Lastly, I found coming up with a business name to be a challenge. I wanted to take on a name that removed myself as designer from the business itself, part of the philosophy of removing ego from the process. Before settling on Village Architect, bounced a couple of ideas around, but they just didn’t feel right. Eventually I tapped into my key philosophy and my target demographic and decided on Village. Much like ‘village’ in the traditional sense of the word, Village denotes a communal approach to practice with emphasis on collaboration and a humanist ideology. It also allows for the possibility of a ‘village of architects’ in the future should expansion happen. Interestingly, while the name doesn’t get a great response from fellow architects, it really resonates with my target clients who easily connect with my vision and approach.
9. What advice would you give to anyone considering branching out on their own like you did?

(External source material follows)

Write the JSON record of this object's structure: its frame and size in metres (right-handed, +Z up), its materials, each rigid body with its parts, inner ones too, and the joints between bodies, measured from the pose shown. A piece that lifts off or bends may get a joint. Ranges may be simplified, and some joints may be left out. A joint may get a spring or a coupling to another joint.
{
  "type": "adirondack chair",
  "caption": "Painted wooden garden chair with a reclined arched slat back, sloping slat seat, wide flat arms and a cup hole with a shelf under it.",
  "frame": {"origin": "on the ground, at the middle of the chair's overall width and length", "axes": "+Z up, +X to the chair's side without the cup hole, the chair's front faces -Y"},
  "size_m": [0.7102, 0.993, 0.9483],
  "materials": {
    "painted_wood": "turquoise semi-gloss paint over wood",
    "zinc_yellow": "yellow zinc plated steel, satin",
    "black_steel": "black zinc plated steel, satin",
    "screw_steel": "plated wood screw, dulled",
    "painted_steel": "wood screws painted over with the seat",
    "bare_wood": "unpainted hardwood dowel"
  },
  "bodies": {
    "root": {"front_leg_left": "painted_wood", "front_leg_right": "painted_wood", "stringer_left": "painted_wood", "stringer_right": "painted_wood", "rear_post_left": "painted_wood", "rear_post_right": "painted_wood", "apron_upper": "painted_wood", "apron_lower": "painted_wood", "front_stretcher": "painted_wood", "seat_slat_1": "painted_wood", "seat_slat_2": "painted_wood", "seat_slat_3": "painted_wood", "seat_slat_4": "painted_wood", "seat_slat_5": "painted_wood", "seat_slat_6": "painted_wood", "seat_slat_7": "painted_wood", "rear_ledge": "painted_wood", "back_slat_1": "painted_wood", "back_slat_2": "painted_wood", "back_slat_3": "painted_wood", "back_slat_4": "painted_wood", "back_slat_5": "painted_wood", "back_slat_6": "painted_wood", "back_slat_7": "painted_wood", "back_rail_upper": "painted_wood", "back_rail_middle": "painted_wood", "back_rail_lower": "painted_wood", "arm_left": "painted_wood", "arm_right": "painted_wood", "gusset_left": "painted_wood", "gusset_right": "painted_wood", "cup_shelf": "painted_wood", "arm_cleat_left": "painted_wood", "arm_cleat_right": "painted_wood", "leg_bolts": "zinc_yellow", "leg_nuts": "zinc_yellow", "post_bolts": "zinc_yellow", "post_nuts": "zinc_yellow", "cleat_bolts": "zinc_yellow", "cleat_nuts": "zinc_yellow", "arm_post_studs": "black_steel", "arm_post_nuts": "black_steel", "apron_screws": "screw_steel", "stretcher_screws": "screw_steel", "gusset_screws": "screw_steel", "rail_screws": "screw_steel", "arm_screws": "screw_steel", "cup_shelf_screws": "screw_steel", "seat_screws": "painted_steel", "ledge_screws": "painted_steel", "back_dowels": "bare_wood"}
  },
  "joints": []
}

Have a clear idea of what you want to achieve in the short term. I was really lucky in that my main priority was having the time to care for my family, any money I made we saw as a bonus. Know why you want to start a business: find the niche your business would fit into and identify the target market. Also, you’ve got to have a network that you can reach out to for help and advice. Relationships that have the potential for collaboration can come in really handy. Starting a new business could be rewarding but preparation is important. Finally, be open minded about where work may come from. Most of my work so far has come through personal connections, with a couple of professional referrals as well. Again, relationships are key.